A common lesson from real analysis is that context matters. For test scores, a value far above the mean may indicate outstanding performance. For machine defects, a value far from the mean may indicate a production problem. For delivery times, an extreme value may signal a traffic delay, staffing issue, or system error. The same statistical distance can mean different things depending on the story behind the data.
The empirical rule is also a confidence builder. Many learners feel statistics is too abstract, but this rule gives them a quick win. Once you know the mean and standard deviation, you can make useful estimates in seconds. That speed is valuable in exams, reports, dashboards, and everyday decision-making.

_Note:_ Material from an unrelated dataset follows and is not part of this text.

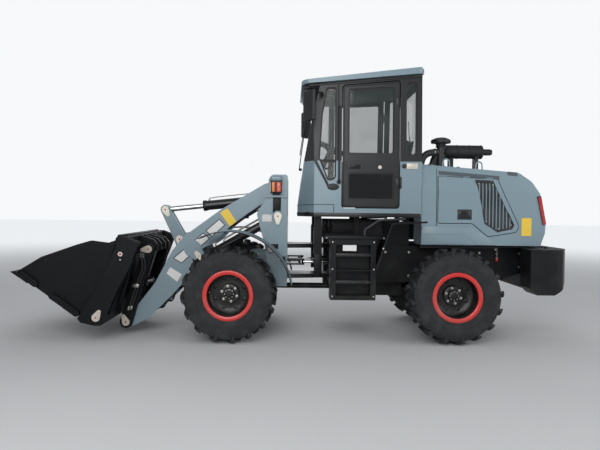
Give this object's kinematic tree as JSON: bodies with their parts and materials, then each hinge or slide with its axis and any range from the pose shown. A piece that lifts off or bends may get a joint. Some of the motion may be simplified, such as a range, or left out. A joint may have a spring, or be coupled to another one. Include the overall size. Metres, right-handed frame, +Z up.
{
  "type": "articulated wheel loader",
  "caption": "Compact articulated wheel loader with closed cab, lift arms, Z-bar linkage, quick hitch and four-in-one bucket.",
  "frame": {"origin": "on the ground, midway along the overall length, on the machine's centre plane", "axes": "+X towards the bucket, +Y to the operator's left, +Z up"},
  "size_m": [6.131, 2, 3.099],
  "materials": {
    "grey_paint": "satin blue-grey paint",
    "black_paint": "satin black paint",
    "glass": "clear glass",
    "tyre_rubber": "matt rubber",
    "rim_paint": "black with a red lip",
    "rod_chrome": "polished",
    "cylinder_paint": "satin",
    "pin_steel": "bare steel",
    "lamp_plastic": "lens",
    "seat_vinyl": "vinyl",
    "engine_iron": "cast",
    "dark_plastic": "moulded"
  },
  "bodies": {
    "rear_frame": {"rear_frame": "black_paint", "engine_block": "engine_iron", "transmission": "black_paint", "rear_axle": "black_paint", "counterweight": "black_paint", "hood": "grey_paint", "hood_rear": "grey_paint", "exhaust": "black_paint", "air_intake": "dark_plastic", "cab_base": "grey_paint", "cab_frame": "black_paint", "cab_roof": "grey_paint", "cab_glass": "glass", "seat": "seat_vinyl", "steering_column": "dark_plastic", "mirrors": "black_paint", "side_boxes": "black_paint", "handrails": "black_paint", "rear_fenders": "black_paint", "tail_lamps": "lamp_plastic", "hydraulic_tank": "black_paint"},
    "front_frame": {"front_frame": "grey_paint", "front_axle": "black_paint", "front_fenders": "grey_paint", "front_lamps": "lamp_plastic"},
    "lift_arm": {"lift_arm": "grey_paint", "bucket_pins": "pin_steel", "rocker_pin": "pin_steel"},
    "hitch": {"hitch": "black_paint", "bucket_back": "black_paint"},
    "rocker": {"rocker": "grey_paint", "link_pin": "pin_steel"},
    "tilt_link": {"tilt_link": "black_paint"},
    "tilt_barrel": {"tilt_barrel": "cylinder_paint"},
    "tilt_rod": {"tilt_rod": "rod_chrome"},
    "lift_barrels": {"lift_barrels": "cylinder_paint"},
    "lift_rods": {"lift_rods": "rod_chrome"},
    "clam": {"clam": "black_paint"},
    "clam_barrels": {"clam_barrels": "cylinder_paint"},
    "clam_rods": {"clam_rods": "rod_chrome"},
    "door_left": {"door_left": "black_paint", "door_glass_left": "glass"},
    "door_right": {"door_right": "black_paint", "door_glass_right": "glass"},
    "engine_cover_left": {"engine_cover_left": "grey_paint"},
    "engine_cover_right": {"engine_cover_right": "grey_paint"},
    "wheel_front_left": {"tyre_front_left": "tyre_rubber", "rim_front_left": "rim_paint"},
    "wheel_front_right": {"tyre_front_right": "tyre_rubber", "rim_front_right": "rim_paint"},
    "wheel_rear_left": {"tyre_rear_left": "tyre_rubber", "rim_rear_left": "rim_paint"},
    "wheel_rear_right": {"tyre_rear_right": "tyre_rubber", "rim_rear_right": "rim_paint"},
    "steer_barrel_left": {"steer_barrel_left": "cylinder_paint"},
    "steer_rod_left": {"steer_rod_left": "rod_chrome"},
    "steer_barrel_right": {"steer_barrel_right": "cylinder_paint"},
    "steer_rod_right": {"steer_rod_right": "rod_chrome"}
  },
  "joints": [
    {"name": "wheel_front_left_spin", "type": "hinge", "parent": "front_frame", "child": "wheel_front_left", "pos_m": [0.7465, 0.775, 0.53], "axis": [0, 1, 0], "continuous": true},
    {"name": "wheel_front_right_spin", "type": "hinge", "parent": "front_frame", "child": "wheel_front_right", "pos_m": [0.7465, -0.775, 0.53], "axis": [0, 1, 0], "continuous": true},
    {"name": "wheel_rear_left_spin", "type": "hinge", "parent": "rear_frame", "child": "wheel_rear_left", "pos_m": [-1.7535, 0.775, 0.53], "axis": [0, 1, 0], "continuous": true},
    {"name": "wheel_rear_right_spin", "type": "hinge", "parent": "rear_frame", "child": "wheel_rear_right", "pos_m": [-1.7535, -0.775, 0.53], "axis": [0, 1, 0], "continuous": true},
    {"name": "steer", "type": "hinge", "parent": "rear_frame", "child": "front_frame", "pos_m": [-0.5035, 0, 0.85], "axis": [0, 0, 1], "range_deg": [-30, 30]},
    {"name": "lift", "type": "hinge", "parent": "front_frame", "child": "lift_arm", "pos_m": [0.2215, 0, 1.725], "axis": [0, -1, 0], "range_deg": [-2, 80]},
    {"name": "tilt", "type": "hinge", "parent": "lift_arm", "child": "hitch", "pos_m": [1.9745, 0, 0.147], "axis": [0, -1, 0], "range_deg": [-125, 6]},
    {"name": "rocker_swing", "type": "hinge", "parent": "lift_arm", "child": "rocker", "pos_m": [1.4305, 0, 1.097], "axis": [0, -1, 0], "range_deg": [-2.22, 36.37]},
    {"name": "link_swing", "type": "hinge", "parent": "rocker", "child": "tilt_link", "pos_m": [1.2835, 0, 0.601], "axis": [0, -1, 0], "range_deg": [-51.54, 2.95]},
    {"name": "tilt_barrel_swing", "type": "hinge", "parent": "front_frame", "child": "tilt_barrel", "pos_m": [0.2315, 0, 1.61], "axis": [0, -1, 0], "range_deg": [-2.44, 78.1]},
    {"name": "tilt_rod_slide", "type": "slide", "parent": "tilt_barrel", "child": "tilt_rod", "axis": [0.9938, 0, -0.1112], "range_m": [-0.24635, 0.01373]},
    {"name": "lift_barrels_swing", "type": "hinge", "parent": "front_frame", "child": "lift_barrels", "pos_m": [0.2235, 0, 1.395], "axis": [0, -1, 0], "range_deg": [-2.48, 79.7]},
    {"name": "lift_rods_slide", "type": "slide", "parent": "lift_barrels", "child": "lift_rods", "axis": [0.8659, 0, -0.5001], "range_m": [-0.01275, 0.43205]},
    {"name": "clam_open", "type": "hinge", "parent": "hitch", "child": "clam", "pos_m": [1.8935, 0, 0.975], "axis": [0, -1, 0], "range_deg": [0, 50]},
    {"name": "clam_barrels_swing", "type": "hinge", "parent": "hitch", "child": "clam_barrels", "pos_m": [2.1515, 0, 0.29], "axis": [0, -1, 0], "range_deg": [-5.25, 0.5]},
    {"name": "clam_rods_slide", "type": "slide", "parent": "clam_barrels", "child": "clam_rods", "axis": [-0.4923, 0, 0.8704], "range_m": [-0.08403, 0.002]},
    {"name": "steer_barrel_left_swing", "type": "hinge", "parent": "rear_frame", "child": "steer_barrel_left", "pos_m": [-1.0535, 0.25, 0.85], "axis": [0, 0, 1], "range_deg": [-14.15, 14.15]},
    {"name": "steer_rod_left_slide", "type": "slide", "parent": "steer_barrel_left", "child": "steer_rod_left", "axis": [1, 0, 0], "range_m": [-0.13185, 0.13185]},
    {"name": "steer_barrel_right_swing", "type": "hinge", "parent": "rear_frame", "child": "steer_barrel_right", "pos_m": [-1.0535, -0.25, 0.85], "axis": [0, 0, 1], "range_deg": [-14.15, 14.15]},
    {"name": "steer_rod_right_slide", "type": "slide", "parent": "steer_barrel_right", "child": "steer_rod_right", "axis": [1, 0, 0], "range_m": [-0.13185, 0.13185]},
    {"name": "door_left_open", "type": "hinge", "parent": "rear_frame", "child": "door_left", "pos_m": [-1.1635, 0.652, 1.494], "axis": [0, 0, 1], "range_deg": [0, 110]},
    {"name": "door_right_open", "type": "hinge", "parent": "rear_frame", "child": "door_right", "pos_m": [-1.1635, -0.652, 1.494], "axis": [0, 0, -1], "range_deg": [0, 110]},
    {"name": "engine_cover_left_open", "type": "hinge", "parent": "rear_frame", "child": "engine_cover_left", "pos_m": [-1.6035, 0.581, 1.876], "axis": [0.9991, -0.0058, 0.0431], "range_deg": [0, 60]},
    {"name": "engine_cover_right_open", "type": "hinge", "parent": "rear_frame", "child": "engine_cover_right", "pos_m": [-1.6035, -0.581, 1.876], "axis": [-0.9991, -0.0058, -0.0431], "range_deg": [0, 60]}
  ],
  "couplings": [
    {"joint": "rocker_swing", "follows": "tilt", "ratio": -0.28695},
    {"joint": "link_swing", "follows": "tilt", "ratio": 0.40834},
    {"joint": "tilt_barrel_swing", "follows": "lift", "ratio": 0.97},
    {"joint": "tilt_rod_slide", "follows": "tilt", "m_per_rad": 0.112},
    {"joint": "lift_barrels_swing", "follows": "lift", "ratio": 0.99},
    {"joint": "lift_rods_slide", "follows": "lift", "m_per_rad": 0.308},
    {"joint": "clam_barrels_swing", "follows": "clam_open", "ratio": -0.095},
    {"joint": "clam_rods_slide", "follows": "clam_open", "m_per_rad": -0.094},
    {"joint": "steer_barrel_left_swing", "follows": "steer", "ratio": 0.455},
    {"joint": "steer_rod_left_slide", "follows": "steer", "m_per_rad": -0.248},
    {"joint": "steer_barrel_right_swing", "follows": "steer", "ratio": 0.455},
    {"joint": "steer_rod_right_slide", "follows": "steer", "m_per_rad": 0.248}
  ]
}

Still, the smartest analysts stay humble. They check the distribution shape. They watch for outliers. They avoid forcing the empirical rule onto data that clearly does not fit. In other words, they use the bell curve like a flashlight, not a blindfold.
Conclusion
The empirical rule is one of the most useful shortcuts in statistics because it turns the normal distribution into something easy to understand. If you know the mean and standard deviation, you can estimate where 68%, 95%, and 99.7% of values fall. That makes it helpful for interpreting test scores, identifying unusual values, reviewing business performance, analyzing scientific measurements, and understanding variation in everyday data.
The key is knowing when to use it. The empirical rule works best with data that is approximately normal. When the data is skewed, irregular, or full of extreme outliers, use another method or investigate further. Used correctly, the empirical rule is not just a classroom trick. It is a practical tool for making sense of numbers quickly, clearly, and with fewer statistical headaches.